**TASK DETAILS**
Reproduce every entry exactly, without alteration.
▼▼▼
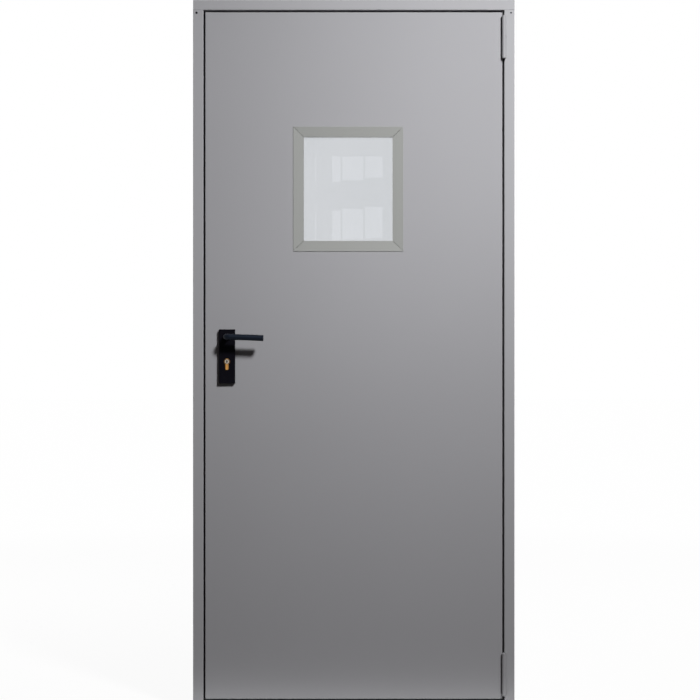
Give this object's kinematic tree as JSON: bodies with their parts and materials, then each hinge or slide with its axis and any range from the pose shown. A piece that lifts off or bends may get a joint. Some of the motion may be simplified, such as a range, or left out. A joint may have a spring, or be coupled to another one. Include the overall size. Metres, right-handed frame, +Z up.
{
  "type": "steel utility door",
  "caption": "Grey steel utility door in a folded frame, with a small glazed panel, barrel hinges, lever handles and a key cylinder; the leaf swings and the handle turns.",
  "frame": {"origin": "floor level at mid width, in the plane of the wall's face, on the underside of the threshold's floor lip", "axes": "+X to the right seen from the front, +Y into the wall, +Z up; the front faces -Y"},
  "size_m": [0.94, 0.1774, 2.08],
  "materials": {
    "frame_paint": "grey satin powder coat",
    "leaf_paint": "grey satin powder coat",
    "hinge_paint": "grey satin powder coat",
    "trim_paint": "greenish grey satin paint",
    "galvanised_sheet": "bare galvanised sheet",
    "lock_steel": "bright plated steel",
    "cylinder_brass": "satin brass",
    "plug_nickel": "nickel plated",
    "plate_plastic": "black moulded plastic",
    "lever_plastic": "black moulded plastic with a slight sheen",
    "black_rubber": "black rubber",
    "swelling_strip": "dark brown grey strip",
    "mineral_wool": "pressed mineral wool",
    "clear_glass": "clear glass",
    "spacer_metal": "bare aluminium bar"
  },
  "bodies": {
    "frame": {"frame_left_jamb": "frame_paint", "frame_right_jamb": "frame_paint", "frame_head": "frame_paint", "threshold": "frame_paint", "left_corner_bracket": "galvanised_sheet", "right_corner_bracket": "galvanised_sheet", "frame_seal": "black_rubber", "strike_box": "galvanised_sheet", "upper_hinge_frame_half": "hinge_paint", "lower_hinge_frame_half": "hinge_paint"},
    "leaf": {"leaf_front_skin": "leaf_paint", "leaf_back_skin": "leaf_paint", "leaf_core": "mineral_wool", "leaf_lock_stile": "galvanised_sheet", "leaf_hinge_stile": "galvanised_sheet", "leaf_top_rail": "galvanised_sheet", "leaf_bottom_rail": "galvanised_sheet", "edge_strips": "swelling_strip", "upper_hinge_leaf_half": "hinge_paint", "lower_hinge_leaf_half": "hinge_paint", "front_trim_top": "trim_paint", "front_trim_right": "trim_paint", "front_trim_bottom": "trim_paint", "front_trim_left": "trim_paint", "back_trim_top": "trim_paint", "back_trim_right": "trim_paint", "back_trim_bottom": "trim_paint", "back_trim_left": "trim_paint", "front_glass_pane": "clear_glass", "back_glass_pane": "clear_glass", "glass_spacer": "spacer_metal", "front_glazing_seal": "black_rubber", "back_glazing_seal": "black_rubber", "lock_case": "lock_steel", "lock_face_plate": "lock_steel", "latch_bolt": "lock_steel", "dead_bolt": "lock_steel", "key_cylinder": "cylinder_brass", "key_plugs": "plug_nickel", "front_handle_plate": "plate_plastic", "back_handle_plate": "plate_plastic"},
    "handle": {"front_lever": "lever_plastic", "back_lever": "lever_plastic", "handle_spindle": "lock_steel"}
  },
  "joints": [
    {"name": "leaf_swing", "type": "hinge", "parent": "frame", "child": "leaf", "pos_m": [0.439, -0.02, 1.0393], "axis": [0, 0, 1], "range_deg": [0, 170]},
    {"name": "handle_turn", "type": "hinge", "parent": "leaf", "child": "handle", "pos_m": [-0.37, 0.018, 1.094], "axis": [0, 1, 0], "range_deg": [0, 40], "stiffness_Nm_per_rad": 1.2, "springref_deg": -28.65}
  ]
}
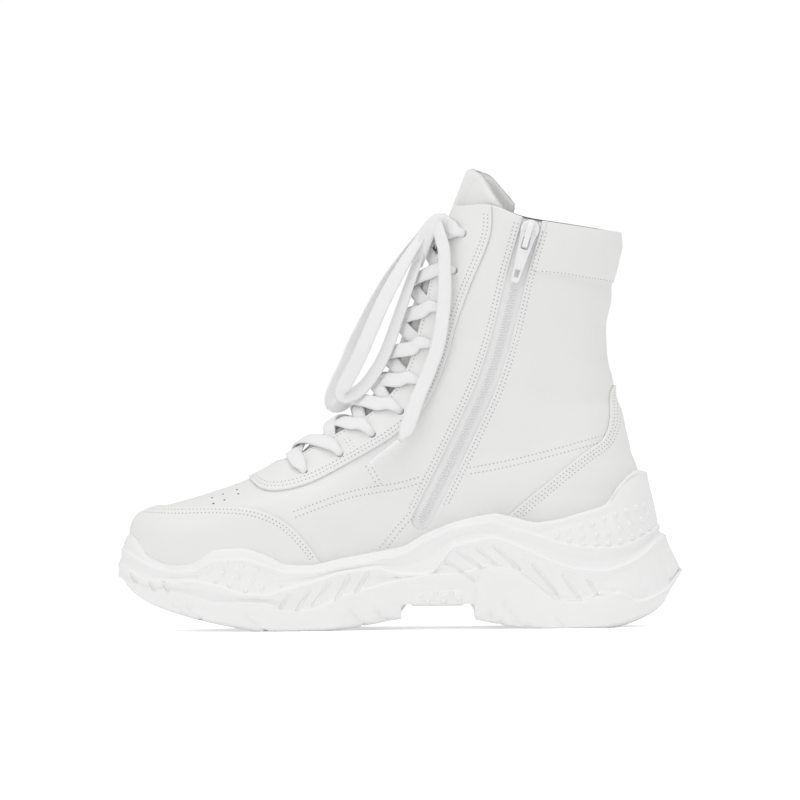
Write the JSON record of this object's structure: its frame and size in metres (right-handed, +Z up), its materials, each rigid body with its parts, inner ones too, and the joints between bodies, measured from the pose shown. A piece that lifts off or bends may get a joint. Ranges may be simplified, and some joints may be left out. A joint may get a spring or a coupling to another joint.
{
  "type": "platform sneaker",
  "caption": "High platform sneaker for the right foot, laced in front, with a zip on its inner side and a thick moulded sole.",
  "frame": {"origin": "on the ground, under the middle of the sole's length and width", "axes": "toe towards -X, heel towards +X, inner (medial) side with the zip towards -Y, +Z up"},
  "size_m": [0.2996, 0.1054, 0.2441],
  "materials": {
    "outsole": "smooth matt",
    "midsole": "smooth matt",
    "lining": "brushed",
    "leather": "smooth, fine grain",
    "zip": "coil and woven tape",
    "zip_metal": "white enamel",
    "lace": "flat woven",
    "aglet": "clear sleeve"
  },
  "bodies": {
    "shoe": {"outsole_forefoot": "outsole", "outsole_heel": "outsole", "midsole": "midsole", "insole": "lining", "upper": "leather", "toe_cap": "leather", "heel_counter": "leather", "eyestay": "leather", "collar": "leather", "tongue": "leather", "zip_chain": "zip", "zip_slider": "zip_metal", "lace_crossings": "lace", "lace_knot": "lace", "lace_loop_medial": "lace", "lace_loop_lateral": "lace", "lace_end_medial": "lace", "lace_end_lateral": "lace", "aglet_medial": "aglet", "aglet_lateral": "aglet"},
    "pull_tab": {"zip_pull": "zip_metal"}
  },
  "joints": [
    {"name": "zip_pull_swing", "type": "hinge", "parent": "shoe", "child": "pull_tab", "pos_m": [0.06944, -0.03977, 0.20819], "axis": [-0.9548, 0.0575, 0.2915], "range_deg": [0, 160]}
  ]
}
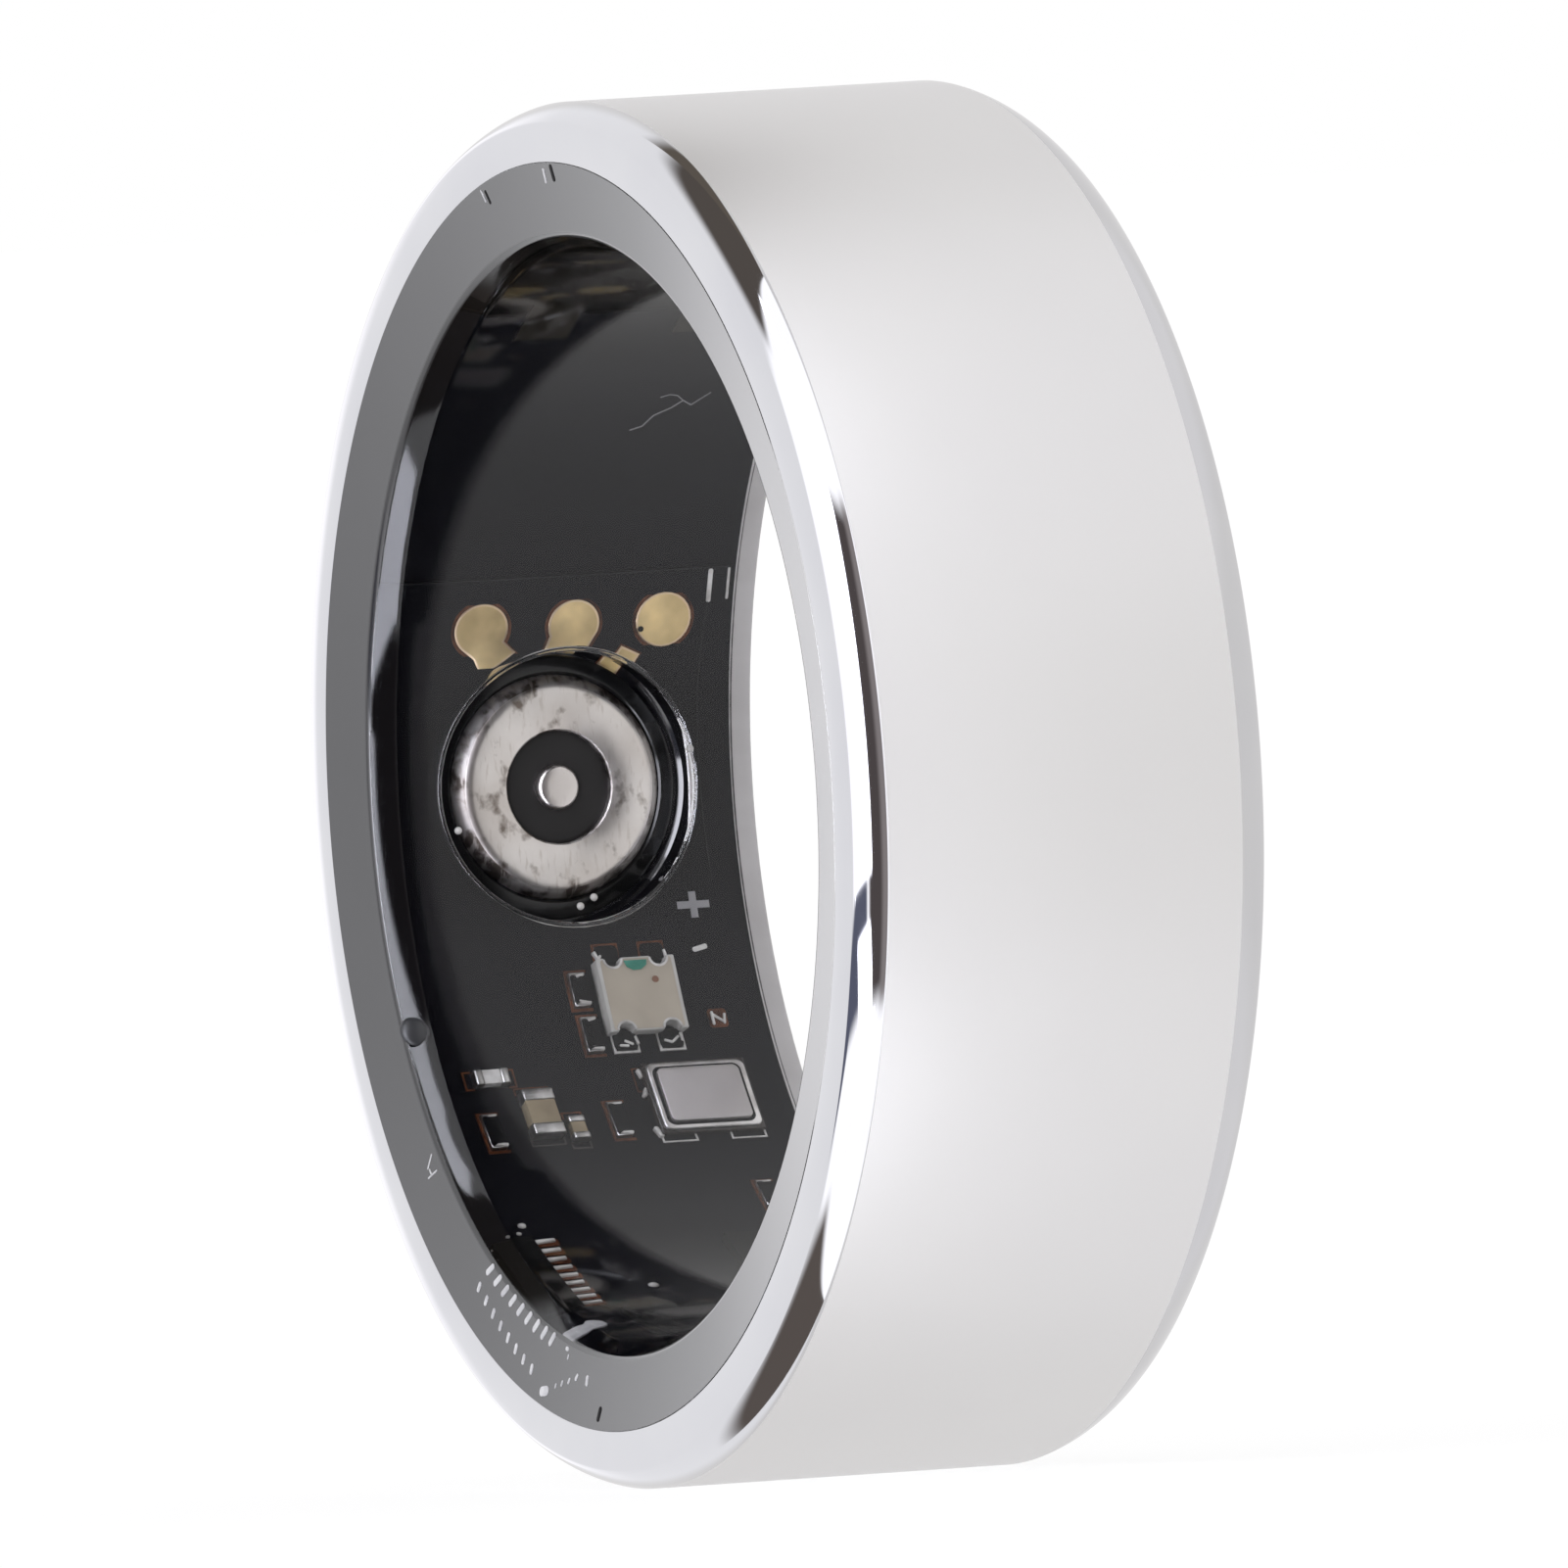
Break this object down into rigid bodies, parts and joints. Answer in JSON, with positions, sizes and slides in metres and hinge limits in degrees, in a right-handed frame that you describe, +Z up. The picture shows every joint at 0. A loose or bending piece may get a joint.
▲▲▲
**ANSWER TO THE PROBLEM**
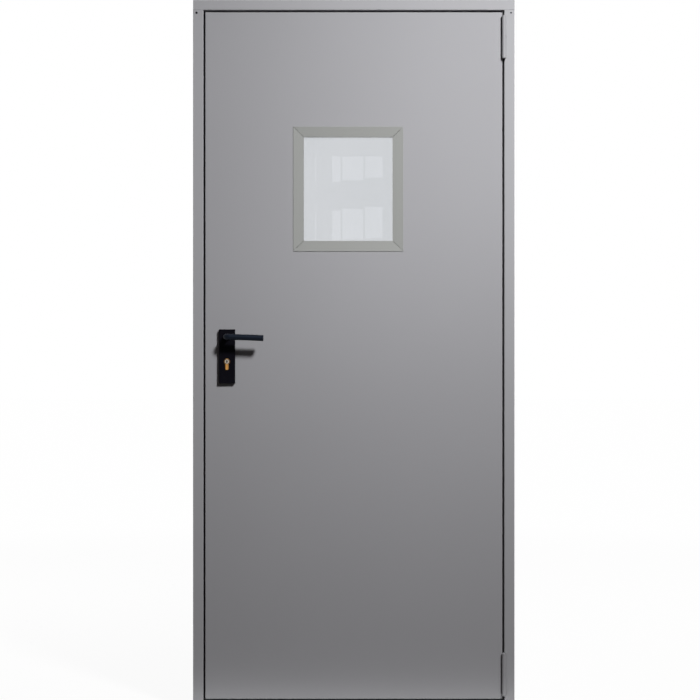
Give this object's kinematic tree as JSON: bodies with their parts and materials, then each hinge or slide with its axis and any range from the pose shown. A piece that lifts off or bends may get a joint. Some of the motion may be simplified, such as a range, or left out. A joint may have a spring, or be coupled to another one. Include the overall size. Metres, right-handed frame, +Z up.
{
  "type": "steel utility door",
  "caption": "Grey steel utility door in a folded frame, with a small glazed panel, barrel hinges, lever handles and a key cylinder; the leaf swings and the handle turns.",
  "frame": {"origin": "floor level at mid width, in the plane of the wall's face, on the underside of the threshold's floor lip", "axes": "+X to the right seen from the front, +Y into the wall, +Z up; the front faces -Y"},
  "size_m": [0.94, 0.1774, 2.08],
  "materials": {
    "frame_paint": "grey satin powder coat",
    "leaf_paint": "grey satin powder coat",
    "hinge_paint": "grey satin powder coat",
    "trim_paint": "greenish grey satin paint",
    "galvanised_sheet": "bare galvanised sheet",
    "lock_steel": "bright plated steel",
    "cylinder_brass": "satin brass",
    "plug_nickel": "nickel plated",
    "plate_plastic": "black moulded plastic",
    "lever_plastic": "black moulded plastic with a slight sheen",
    "black_rubber": "black rubber",
    "swelling_strip": "dark brown grey strip",
    "mineral_wool": "pressed mineral wool",
    "clear_glass": "clear glass",
    "spacer_metal": "bare aluminium bar"
  },
  "bodies": {
    "frame": {"frame_left_jamb": "frame_paint", "frame_right_jamb": "frame_paint", "frame_head": "frame_paint", "threshold": "frame_paint", "left_corner_bracket": "galvanised_sheet", "right_corner_bracket": "galvanised_sheet", "frame_seal": "black_rubber", "strike_box": "galvanised_sheet", "upper_hinge_frame_half": "hinge_paint", "lower_hinge_frame_half": "hinge_paint"},
    "leaf": {"leaf_front_skin": "leaf_paint", "leaf_back_skin": "leaf_paint", "leaf_core": "mineral_wool", "leaf_lock_stile": "galvanised_sheet", "leaf_hinge_stile": "galvanised_sheet", "leaf_top_rail": "galvanised_sheet", "leaf_bottom_rail": "galvanised_sheet", "edge_strips": "swelling_strip", "upper_hinge_leaf_half": "hinge_paint", "lower_hinge_leaf_half": "hinge_paint", "front_trim_top": "trim_paint", "front_trim_right": "trim_paint", "front_trim_bottom": "trim_paint", "front_trim_left": "trim_paint", "back_trim_top": "trim_paint", "back_trim_right": "trim_paint", "back_trim_bottom": "trim_paint", "back_trim_left": "trim_paint", "front_glass_pane": "clear_glass", "back_glass_pane": "clear_glass", "glass_spacer": "spacer_metal", "front_glazing_seal": "black_rubber", "back_glazing_seal": "black_rubber", "lock_case": "lock_steel", "lock_face_plate": "lock_steel", "latch_bolt": "lock_steel", "dead_bolt": "lock_steel", "key_cylinder": "cylinder_brass", "key_plugs": "plug_nickel", "front_handle_plate": "plate_plastic", "back_handle_plate": "plate_plastic"},
    "handle": {"front_lever": "lever_plastic", "back_lever": "lever_plastic", "handle_spindle": "lock_steel"}
  },
  "joints": [
    {"name": "leaf_swing", "type": "hinge", "parent": "frame", "child": "leaf", "pos_m": [0.439, -0.02, 1.0393], "axis": [0, 0, 1], "range_deg": [0, 170]},
    {"name": "handle_turn", "type": "hinge", "parent": "leaf", "child": "handle", "pos_m": [-0.37, 0.018, 1.094], "axis": [0, 1, 0], "range_deg": [0, 40], "stiffness_Nm_per_rad": 1.2, "springref_deg": -28.65}
  ]
}
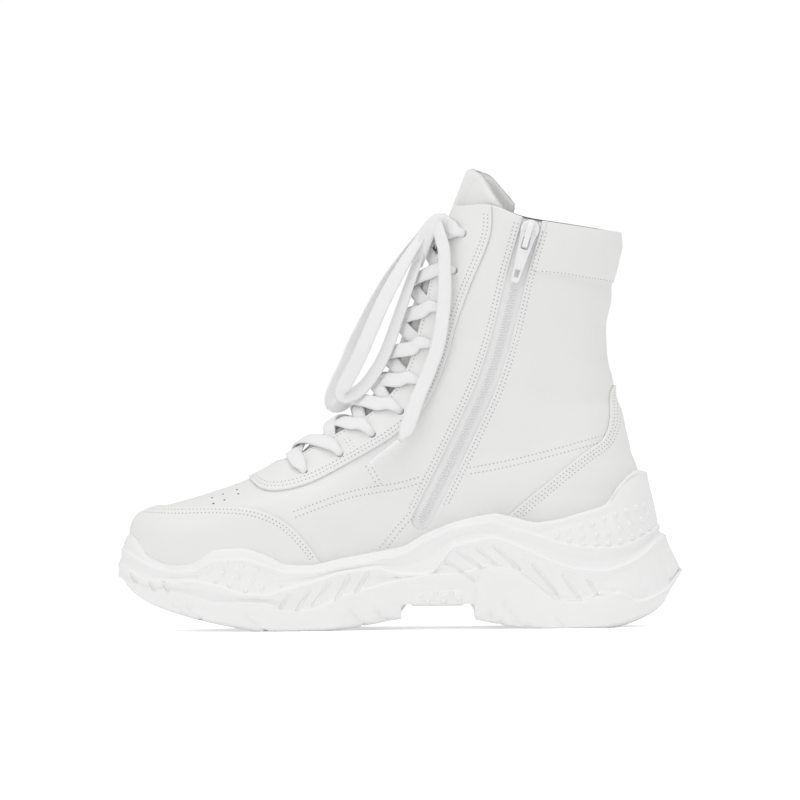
Write the JSON record of this object's structure: its frame and size in metres (right-handed, +Z up), its materials, each rigid body with its parts, inner ones too, and the joints between bodies, measured from the pose shown. A piece that lifts off or bends may get a joint. Ranges may be simplified, and some joints may be left out. A joint may get a spring or a coupling to another joint.
{
  "type": "platform sneaker",
  "caption": "High platform sneaker for the right foot, laced in front, with a zip on its inner side and a thick moulded sole.",
  "frame": {"origin": "on the ground, under the middle of the sole's length and width", "axes": "toe towards -X, heel towards +X, inner (medial) side with the zip towards -Y, +Z up"},
  "size_m": [0.2996, 0.1054, 0.2441],
  "materials": {
    "outsole": "smooth matt",
    "midsole": "smooth matt",
    "lining": "brushed",
    "leather": "smooth, fine grain",
    "zip": "coil and woven tape",
    "zip_metal": "white enamel",
    "lace": "flat woven",
    "aglet": "clear sleeve"
  },
  "bodies": {
    "shoe": {"outsole_forefoot": "outsole", "outsole_heel": "outsole", "midsole": "midsole", "insole": "lining", "upper": "leather", "toe_cap": "leather", "heel_counter": "leather", "eyestay": "leather", "collar": "leather", "tongue": "leather", "zip_chain": "zip", "zip_slider": "zip_metal", "lace_crossings": "lace", "lace_knot": "lace", "lace_loop_medial": "lace", "lace_loop_lateral": "lace", "lace_end_medial": "lace", "lace_end_lateral": "lace", "aglet_medial": "aglet", "aglet_lateral": "aglet"},
    "pull_tab": {"zip_pull": "zip_metal"}
  },
  "joints": [
    {"name": "zip_pull_swing", "type": "hinge", "parent": "shoe", "child": "pull_tab", "pos_m": [0.06944, -0.03977, 0.20819], "axis": [-0.9548, 0.0575, 0.2915], "range_deg": [0, 160]}
  ]
}
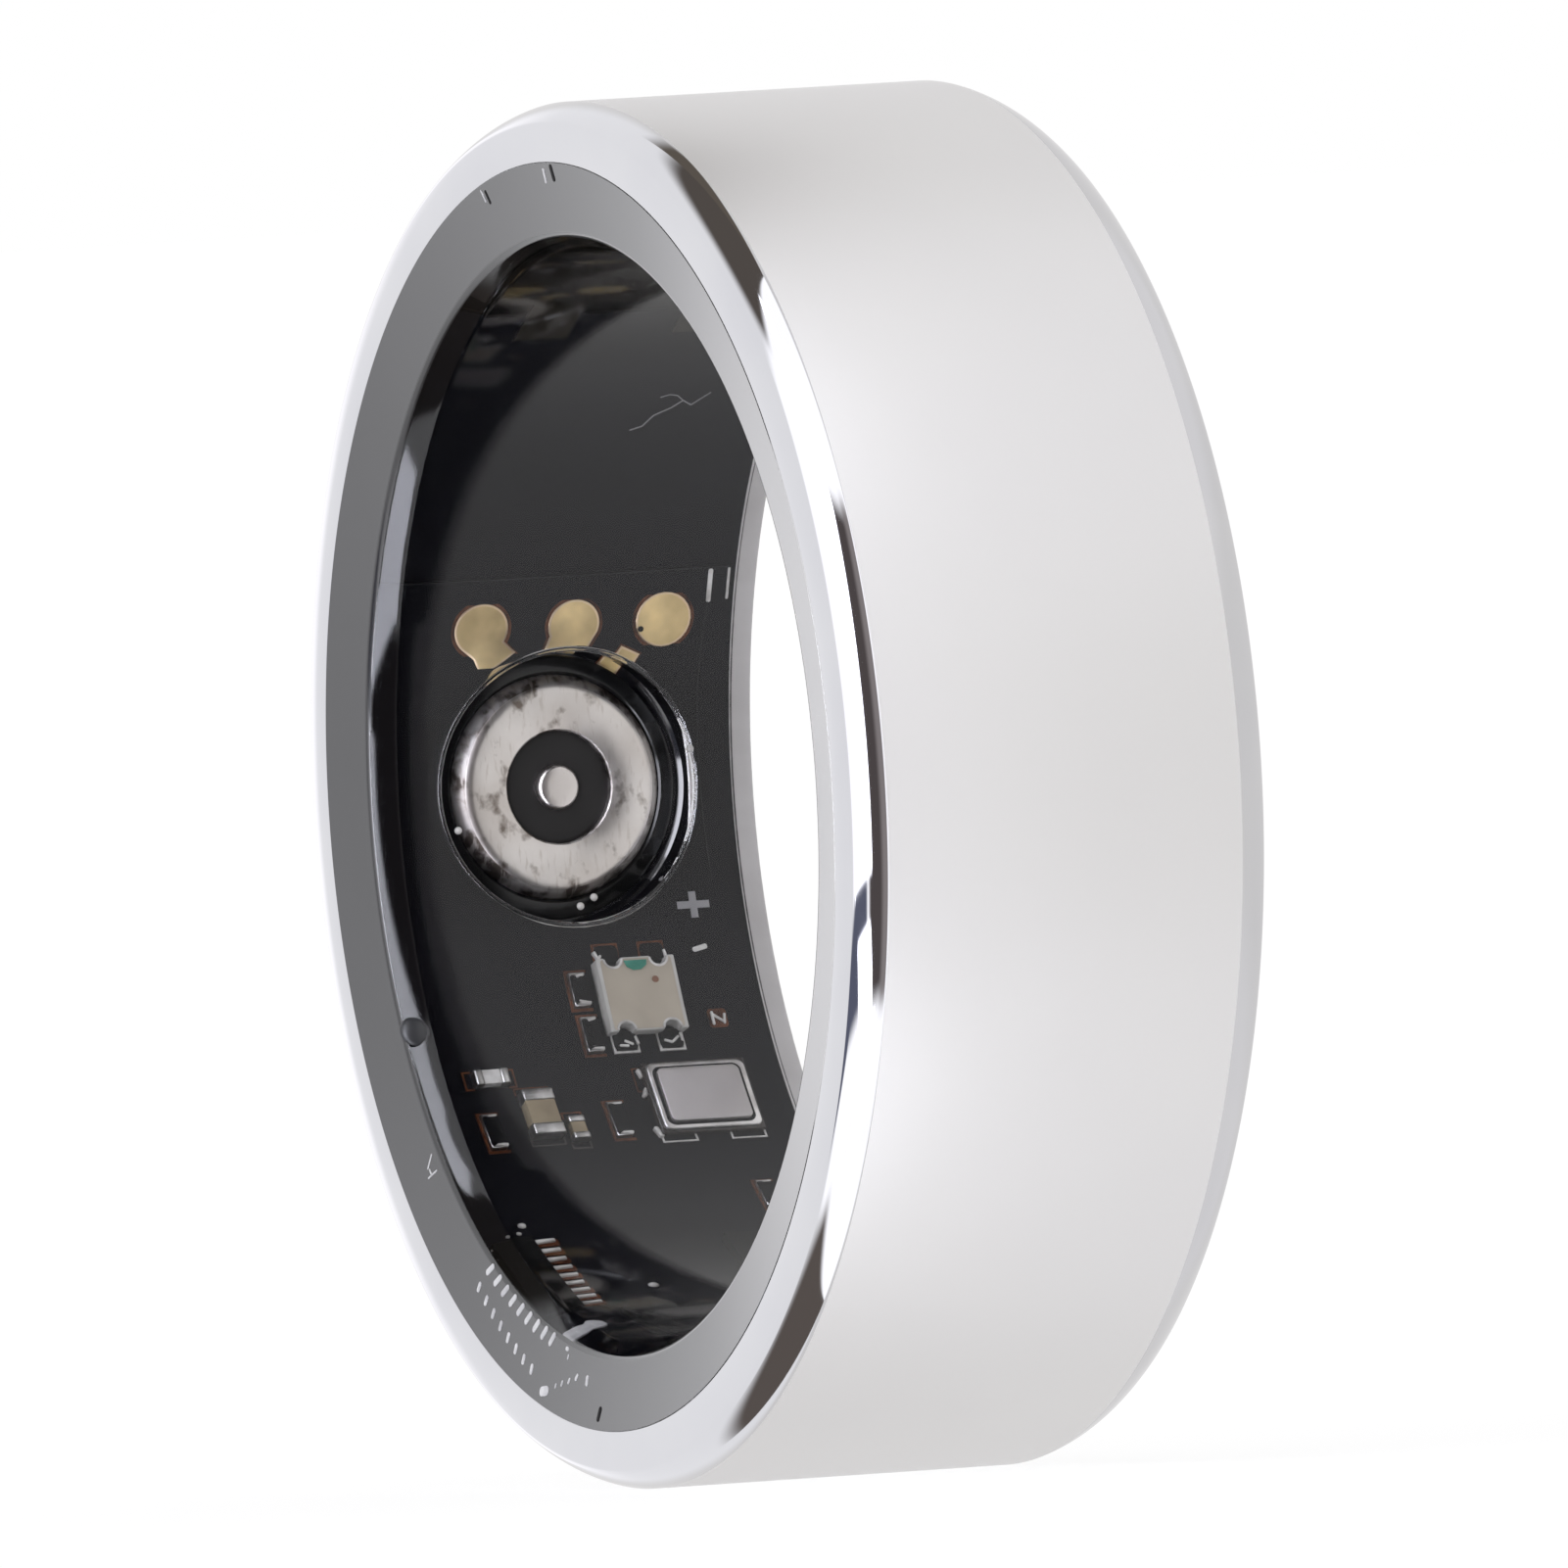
Break this object down into rigid bodies, parts and joints. Answer in JSON, with positions, sizes and slides in metres and hinge limits in degrees, in a right-handed frame that you describe, +Z up. The picture shows every joint at 0. A loose or bending piece may get a joint.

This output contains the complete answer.